What is marketing attribution and why does it matter?

Marketing attribution is the process of determining which marketing touchpoints contributed to a conversion and assigning credit to those touchpoints. It matters because it determines how you allocate budget — misattribution leads to overinvestment in channels that appear to drive conversions but don’t, and underinvestment in channels that genuinely influence buyers.

What is data-driven attribution and how does it work?

Data-driven attribution (DDA) uses machine learning to analyze conversion paths across your entire customer base and assign fractional credit to each touchpoint based on its statistical contribution to conversion likelihood. It requires significant conversion volume (1,000+ monthly conversions) to produce statistically valid results.

What is the difference between first-click, last-click, and linear attribution?

Last-click assigns 100% of credit to the final touchpoint before conversion. First-click assigns 100% to the first touchpoint. Linear distributes credit equally across all touchpoints. All three are rule-based models that ignore actual conversion influence — data-driven attribution supersedes all of them when data volume allows.

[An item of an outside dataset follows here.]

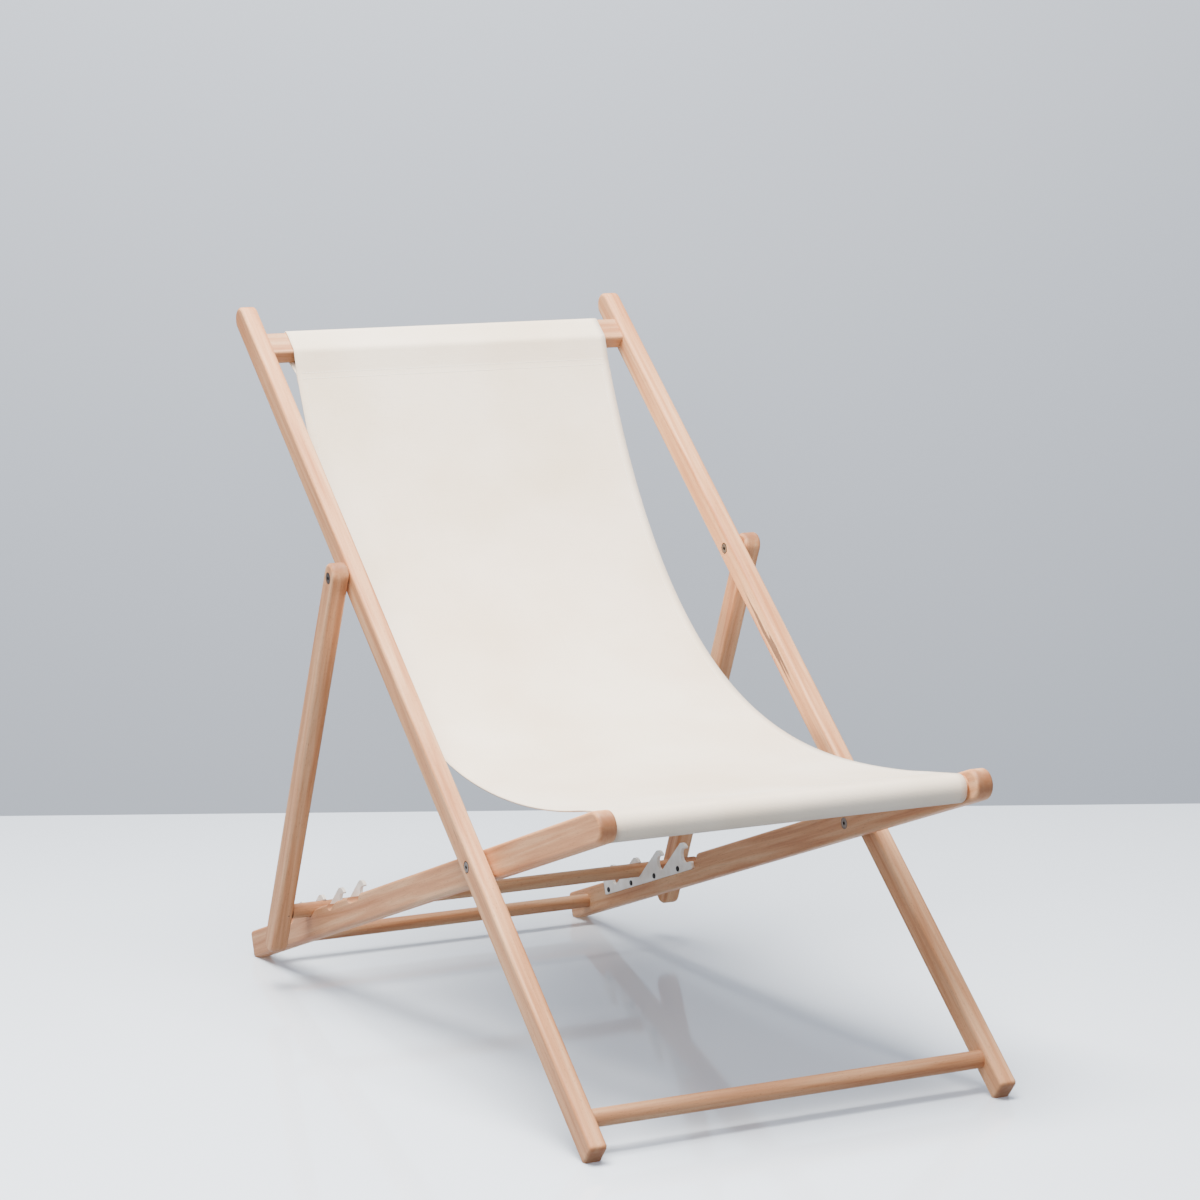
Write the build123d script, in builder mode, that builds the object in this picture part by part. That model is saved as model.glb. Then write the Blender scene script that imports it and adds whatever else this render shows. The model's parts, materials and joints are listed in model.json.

What tools are available for multi-touch attribution in 2026?

For in-platform attribution, Google Ads and Meta both offer data-driven attribution models. For cross-channel multi-touch attribution, Northbeam, Triple Whale (for e-commerce), Rockerbox, and Measured are leading tools in 2026. Enterprise options include Salesforce Attribution, Adobe Analytics, and custom Snowflake/BigQuery models.

How do I choose the right attribution model for my business?

Start with your conversion volume: under 500 monthly conversions, use position-based (40/20/40 first/middle/last) as a rule-based proxy. Over 500 conversions, use data-driven attribution in GA4. Over 2,000 conversions, layer in a dedicated attribution platform for cross-channel visibility. Always compare models against business outcomes, not just numbers.